A community committed to ending food insecurity

San Jose State began addressing food insecurity in 2008 by distributing $10 gift cards redeemable at campus eateries. A committee of faculty, staff, administrators and students has been meeting ever since to formalize efforts, including studies and solutions such as the Associated Students of SJSU Community Garden, an @SJSUFreeFood Twitter handle, and small food shelves in various departmental offices throughout campus.

San Jose State and Second Harvest Food Bank began working together in 2015, when Second Harvest helped train SJSU officials on CalFresh registration for students. In October 2016, SJSU and Second Harvest introduced the Just In Time Mobile Food Pantry, offering fresh produce, refrigerated and frozen groceries, and high-quality, shelf-stable foods on a monthly basis at no cost to eligible students.

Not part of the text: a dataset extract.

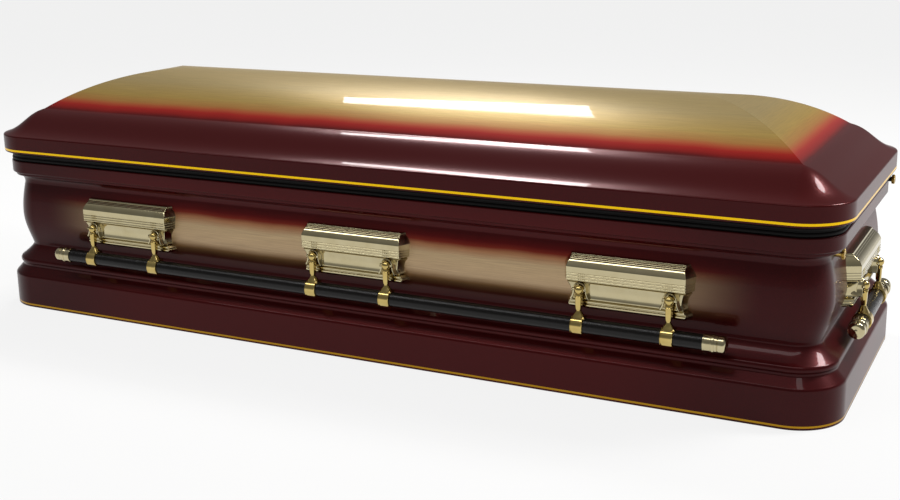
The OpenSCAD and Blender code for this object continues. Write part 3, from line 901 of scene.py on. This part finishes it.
for side in sides:
    long = side in ("front", "back")
    middles = [-bar["earPitch"], 0, bar["earPitch"]] if long else [0]
    for number, x in enumerate(middles, 1):
        makeEar(side, number, x)
    for number, x in enumerate([m + s * bar["armX"] for m in middles for s in (-1, 1)], 1):
        makeArm(side, number, x)
    for number in (1, 2):
        makeTip(side, number, bar["longHalf"] if long else bar["endHalf"])
    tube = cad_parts[f"{side}_bar"]
    tube.data.materials.clear()
    tube.data.materials.append(embossedVinyl)
makeCap("recordTubeCap", "record_tube_cap", cap["tubeStart"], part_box("record_tube_cap")[1].x / mm,
        cap["tubeNeck"], -cap["y"], cap["tubeZ"], neckFinish=0)
makeCap("lockPlug", "lock_plug", cap["plugStart"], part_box("lock_plug")[1].x / mm,
        cap["plugNeck"], cap["y"], cap["plugZ"], neckFinish=1)
print("ears, arms, tips and caps made")


# ---- floor, lights and surroundings ----

studio = {
    "floorSize": 60, "floorColor": "#d2d1cf", "floorMottle": "#cdccca", "floorRoughness": 0.9,
    "floorLift": 0.84,      # share of white that the eye and mirrors see in the floor
    # grey of the surroundings by height, from level with the floor to straight up
    "sky": [(0.0, 0.6), (0.06, 0.42), (0.2, 0.22), (0.5, 0.2), (0.8, 0.34), (1.0, 0.45)],
    "glows": {"opalCover": 28, "bareTube": 56, "dimPanel": 5},
    # ceiling lamps as four corners at one height: near left, near right, far right, far left
    "lampHeight": 2.6, "tubes": 3,
    "panel": [(-2.4, -1.5), (2.0, -1.4), (2.0, -1.0), (-2.4, -1.0)],
    "lamps": {
        "ceilingLamp": [(-1.58, 1.08), (-0.38, 1.13), (-0.63, 2.04), (-1.73, 1.49)],
        "ceilingLampRight": [(1.9, 0.5), (3.5, 0.85), (3.4, 1.9), (1.9, 1.1)],
    },
}


def makeFloor():
    half = studio["floorSize"] / 2
    mesh = bpy.data.meshes.new("studioFloor")
    corners = [(-half, -half, 0), (half, -half, 0), (half, half, 0), (-half, half, 0)]
    mesh.from_pydata(corners, [], [(0, 1, 2, 3)])
    floor = bpy.data.objects.new("studioFloor", mesh)
    bpy.context.scene.collection.objects.link(floor)
    material, tree, place, surface = newMaterial("paintedFloor")
    mottle = addNode(tree, "ShaderNodeTexNoise", {"Scale": 3, "Detail": 3}, {"Vector": place})
    tone = addNode(tree, "ShaderNodeMix", {"data_type": "RGBA", 6: hexColor(studio["floorColor"]),
                                           7: hexColor(studio["floorMottle"])}, {0: mottle.outputs[0]})
    shader = addNode(tree, "ShaderNodeBsdfPrincipled",
                     {"Roughness": studio["floorRoughness"], "Specular IOR Level": 0.1},
                     {"Base Color": tone.outputs[2]})
    # the eye, and mirrors, see the floor lifted towards white; it lights the casket at its plain level
    path = addNode(tree, "ShaderNodeLightPath")
    seen = addNode(tree, "ShaderNodeMath", {"operation": "MAXIMUM"},
                   {0: path.outputs["Is Camera Ray"], 1: path.outputs["Is Glossy Ray"]})
    through = addNode(tree, "ShaderNodeMath", {"operation": "MAXIMUM"},
                      {0: seen.outputs[0], 1: path.outputs["Is Transmission Ray"]})
    lift = addNode(tree, "ShaderNodeMath", {"operation": "MULTIPLY", 1: studio["floorLift"]},
                   {0: through.outputs[0]})
    white = addNode(tree, "ShaderNodeEmission", {"Strength": 1.0, "Color": (1, 1, 1, 1)})
    lifted = addNode(tree, "ShaderNodeMixShader",
                     links={0: lift.outputs[0], 1: shader.outputs[0], 2: white.outputs[0]})
    tree.links.new(lifted.outputs[0], surface)
    mesh.materials.append(material)


# Plain grey surroundings that give the lacquer and plating something to mirror
def makeWorld():
    world = bpy.data.worlds.new("studioWorld")
    bpy.context.scene.world = world
    world.use_nodes = True
    tree = world.node_tree
    tree.nodes.clear()
    place = addNode(tree, "ShaderNodeTexCoord")
    axes = addNode(tree, "ShaderNodeSeparateXYZ", links={0: place.outputs["Generated"]})
    ramp = addNode(tree, "ShaderNodeValToRGB", links={0: axes.outputs["Z"]})
    fillRamp(ramp, studio["sky"])
    shine = addNode(tree, "ShaderNodeBackground", {"Strength": 1.0}, {"Color": ramp.outputs[0]})
    addNode(tree, "ShaderNodeOutputWorld", links={"Surface": shine.outputs[0]})


# A flat lamp in bands between its near and far edges, which take the glows in turn
def makeLamp(name, corners, glows, bands):
    nearLeft, nearRight, farRight, farLeft = [Vector((x, y, studio["lampHeight"])) for x, y in corners]
    points = []
    for k in range(bands + 1):
        points += [nearLeft.lerp(farLeft, k / bands), nearRight.lerp(farRight, k / bands)]
    mesh = bpy.data.meshes.new(name)
    mesh.from_pydata(points, [], [(2 * k, 2 * k + 2, 2 * k + 3, 2 * k + 1) for k in range(bands)])
    for glow in glows:
        mesh.materials.append(glow)
    for k, face in enumerate(mesh.polygons):
        face.material_index = k % len(glows)
    lamp = bpy.data.objects.new(name, mesh)
    lamp.visible_camera = False
    bpy.context.scene.collection.objects.link(lamp)


# Ceiling lamps with bright tubes behind an opal cover, and a dim panel towards the front
def makeLights():
    glows = []
    for name, strength in studio["glows"].items():
        material, tree, place, surface = newMaterial(name)
        glow = addNode(tree, "ShaderNodeEmission", {"Color": (1, 1, 1, 1), "Strength": strength})
        tree.links.new(glow.outputs[0], surface)
        glows.append(material)
    for name, corners in studio["lamps"].items():
        makeLamp(name, corners, glows[:2], 2 * studio["tubes"] + 1)
    makeLamp("frontPanel", studio["panel"], glows[2:], 1)


makeFloor()
makeWorld()
makeLights()
bpy.context.scene.view_settings.view_transform = "Standard"
print("studio made")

About San Jose State University

The founding campus of the 23-campus California State University system, San Jose State provides a comprehensive university education, granting bachelor’s, master’s and doctoral degrees in 250 areas of study – offered through its eight colleges.

With more than 35,000 students and nearly 4,370 employees, San Jose State University continues to be an essential partner in the economic, cultural and social development of Silicon Valley and the state, annually contributing 10,000 graduates to the workforce.

The university is immensely proud of the accomplishments of its more than 260,000 alumni, 60 percent of whom live and work in the Bay Area.